The global AI stock selloff does not necessarily mean the AI boom is over.

To me, it means the market is becoming more demanding.

Investors are no longer willing to pay any price for artificial intelligence exposure. They want proof that AI spending can turn into revenue, margins and free cash flow. They want to know whether the massive investments in chips, data centers and cloud infrastructure will produce real returns.

That is a healthy question.

But it can also create more volatility.

If AI companies continue to deliver strong earnings, this selloff may eventually look like a normal correction inside a long-term growth trend. If earnings disappoint and spending keeps rising, the decline could go further.

So I would not panic, but I would not be careless either.

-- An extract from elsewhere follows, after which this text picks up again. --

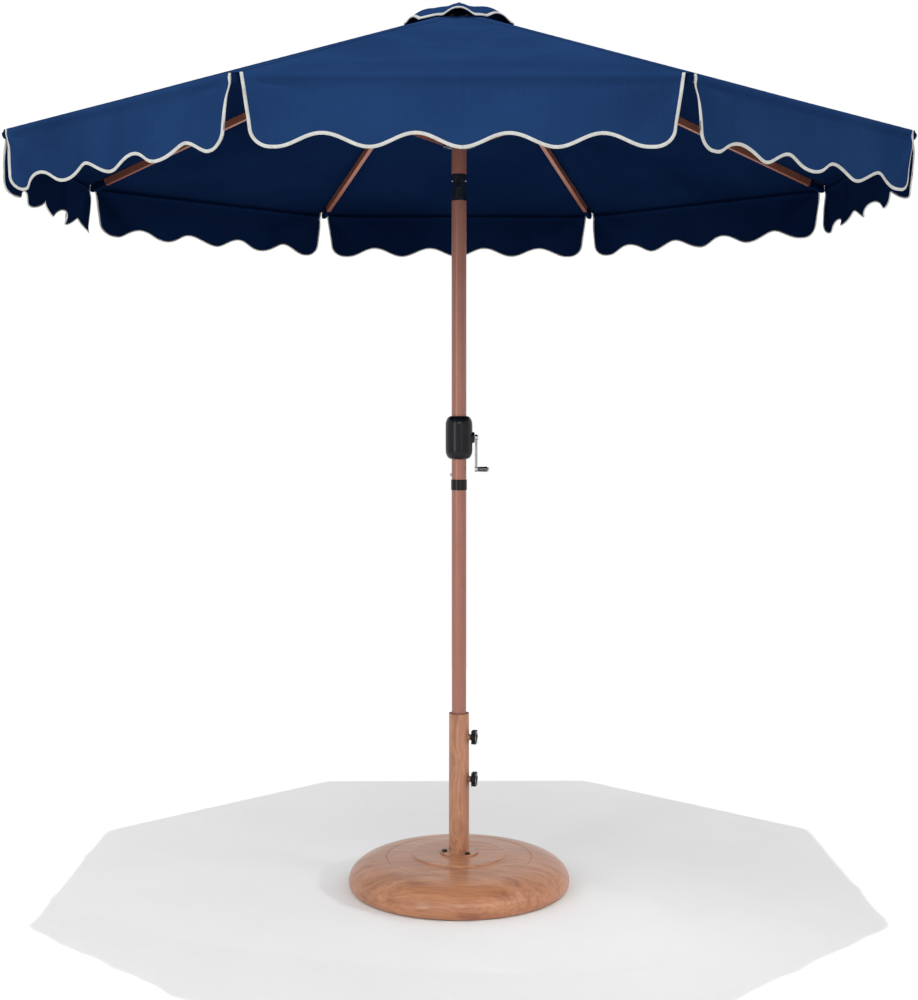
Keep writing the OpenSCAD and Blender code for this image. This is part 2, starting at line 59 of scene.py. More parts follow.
CANOPY_R = 1.118
RIM_Z = 1.8745
RIM_MID = CANOPY_R * math.cos(HALF)
FALL = 0.335
APEX_Z = RIM_Z + FALL * CANOPY_R
TILT = math.atan(FALL / math.cos(HALF))
VENT_MID = 0.1 * math.cos(HALF)
CORNER = RIM_MID * TAN_HALF
HEM_Z = -0.128
HEM_AMP = 0.013
FLAP_DROP = HEM_AMP - HEM_Z
SCALLOP = 0.176
SLIT_TOP = CORNER - 0.010
CLOTH_T = 0.0009


# ---------------------------------------------------------------- materials

def srgb(r, g, b):
    def channel(c):
        c /= 255
        return c / 12.92 if c <= 0.04045 else ((c + 0.055) / 1.055) ** 2.4
    return (channel(r), channel(g), channel(b), 1)


def start_material(name, **values):
    mat = bpy.data.materials.new(name)
    mat.use_nodes = True
    bsdf = mat.node_tree.nodes["Principled BSDF"]
    for key, value in values.items():
        bsdf.inputs[key.replace("_", " ")].default_value = value
    mat.diffuse_color = (0.5, 0.5, 0.5, 1)
    return mat, mat.node_tree, bsdf


def add(nt, kind, inputs=None, **attrs):
    n = nt.nodes.new("ShaderNode" + kind)
    for key, value in attrs.items():
        setattr(n, key, value)
    for key, value in (inputs or {}).items():
        if isinstance(value, bpy.types.NodeSocket):
            nt.links.new(value, n.inputs[key])
        else:
            n.inputs[key].default_value = value
    return n


def ramp(nt, fac, stops):
    n = add(nt, "ValToRGB", {"Fac": fac})
    line = n.color_ramp.elements
    while len(line) < len(stops):
        line.new(0.5)
    for e, (pos, colour) in zip(line, stops):
        e.position = pos
        e.color = colour
    return n.outputs["Color"]


def spread(nt, value, low, high, from_low=0.0, from_high=1.0):
    return add(nt, "MapRange", {"Value": value, "From Min": from_low, "From Max": from_high,
                                "To Min": low, "To Max": high}).outputs["Result"]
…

The way I see it, AI is still a powerful long-term theme. But the stock market is reminding investors of something very basic: even the best stories need the right price.

FAQs About the Global AI Stock Selloff

Why are AI stocks falling?

AI stocks are falling because of high valuations, profit-taking, concerns about an AI bubble, rising infrastructure costs, semiconductor weakness and doubts about how quickly companies can turn AI investments into real profits.

Does the AI selloff mean the AI boom is over?

No, not necessarily. The AI boom as a technology trend can continue even if AI stocks fall. The selloff may simply mean investors are repricing expectations after a major rally.

Is this an AI bubble?

It could be a bubble in some parts of the market, especially where valuations are extreme and profits are unclear. But not every AI stock is automatically part of a bubble. Strong companies with real earnings and durable growth may still justify investor interest.

Could AI stocks keep falling?

Yes. AI stocks could fall further if earnings guidance weakens, margins come under pressure, chip demand slows, or investors become less willing to pay high valuations for future growth.

Should investors buy the dip in AI stocks?

Buying the dip may make sense for some high-quality AI companies, but not blindly. Investors should look at valuation, earnings growth, free cash flow, margins, capex and competitive advantage before making a decision.